YOUR OBJECTIVE: Identify and pull out each line of the entries in which "body" occurs.
[START TASK DATA]
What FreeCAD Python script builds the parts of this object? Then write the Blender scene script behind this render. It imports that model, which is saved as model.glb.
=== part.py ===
[END TASK DATA]
[START TASK DATA]
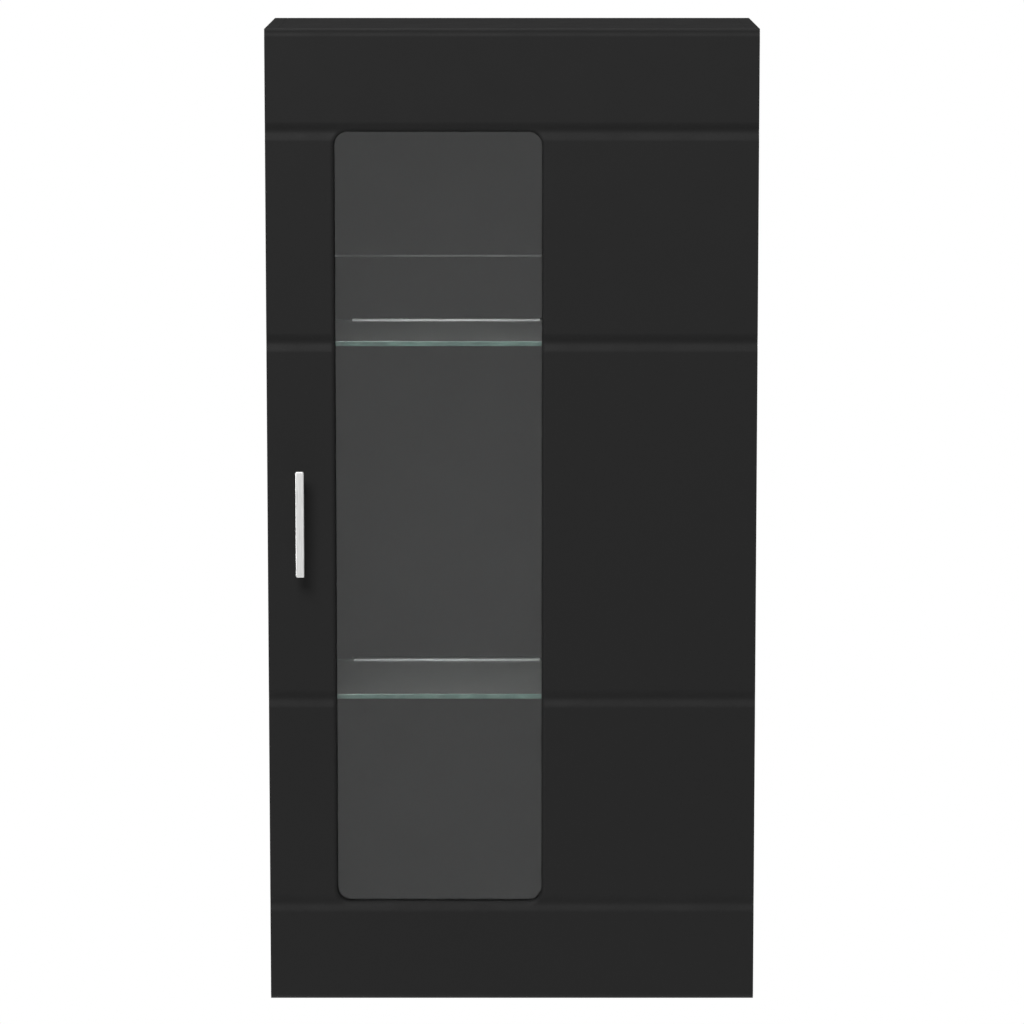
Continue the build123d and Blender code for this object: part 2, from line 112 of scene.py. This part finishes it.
[END TASK DATA]
[START TASK DATA]
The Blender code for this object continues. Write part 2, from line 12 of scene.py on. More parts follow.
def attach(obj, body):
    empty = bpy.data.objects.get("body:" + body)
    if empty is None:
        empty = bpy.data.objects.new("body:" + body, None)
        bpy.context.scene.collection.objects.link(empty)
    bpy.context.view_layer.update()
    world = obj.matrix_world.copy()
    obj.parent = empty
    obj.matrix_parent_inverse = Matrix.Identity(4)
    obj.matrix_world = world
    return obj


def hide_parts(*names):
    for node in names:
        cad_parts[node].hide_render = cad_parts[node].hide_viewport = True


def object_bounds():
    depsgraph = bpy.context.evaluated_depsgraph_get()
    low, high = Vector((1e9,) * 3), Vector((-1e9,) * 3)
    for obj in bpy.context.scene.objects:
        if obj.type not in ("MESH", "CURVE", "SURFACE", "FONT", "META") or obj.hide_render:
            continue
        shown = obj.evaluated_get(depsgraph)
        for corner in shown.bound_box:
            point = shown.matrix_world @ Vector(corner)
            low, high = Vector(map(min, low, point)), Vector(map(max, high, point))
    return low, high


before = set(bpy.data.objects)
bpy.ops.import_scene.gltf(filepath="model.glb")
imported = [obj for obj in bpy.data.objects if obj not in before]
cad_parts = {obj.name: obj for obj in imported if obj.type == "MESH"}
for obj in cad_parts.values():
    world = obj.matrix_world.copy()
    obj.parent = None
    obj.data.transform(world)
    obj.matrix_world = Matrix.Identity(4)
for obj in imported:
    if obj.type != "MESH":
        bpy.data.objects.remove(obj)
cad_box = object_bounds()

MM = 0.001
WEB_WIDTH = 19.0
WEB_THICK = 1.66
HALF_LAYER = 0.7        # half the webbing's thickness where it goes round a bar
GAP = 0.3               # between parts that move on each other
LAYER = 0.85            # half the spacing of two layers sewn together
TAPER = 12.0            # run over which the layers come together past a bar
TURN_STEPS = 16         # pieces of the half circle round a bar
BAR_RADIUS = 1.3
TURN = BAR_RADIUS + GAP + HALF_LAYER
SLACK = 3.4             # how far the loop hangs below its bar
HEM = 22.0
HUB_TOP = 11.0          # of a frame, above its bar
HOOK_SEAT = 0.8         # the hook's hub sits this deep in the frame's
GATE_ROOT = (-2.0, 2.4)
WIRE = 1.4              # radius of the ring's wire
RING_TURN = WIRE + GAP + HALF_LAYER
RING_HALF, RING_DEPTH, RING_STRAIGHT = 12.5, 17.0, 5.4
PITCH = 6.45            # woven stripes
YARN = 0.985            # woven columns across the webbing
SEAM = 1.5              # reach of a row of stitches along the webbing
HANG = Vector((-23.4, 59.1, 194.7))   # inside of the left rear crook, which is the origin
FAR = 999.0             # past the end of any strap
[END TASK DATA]
SOLUTION TO THE PROBLEM:
def attach(obj, body):
    empty = bpy.data.objects.get("body:" + body)
        empty = bpy.data.objects.new("body:" + body, None)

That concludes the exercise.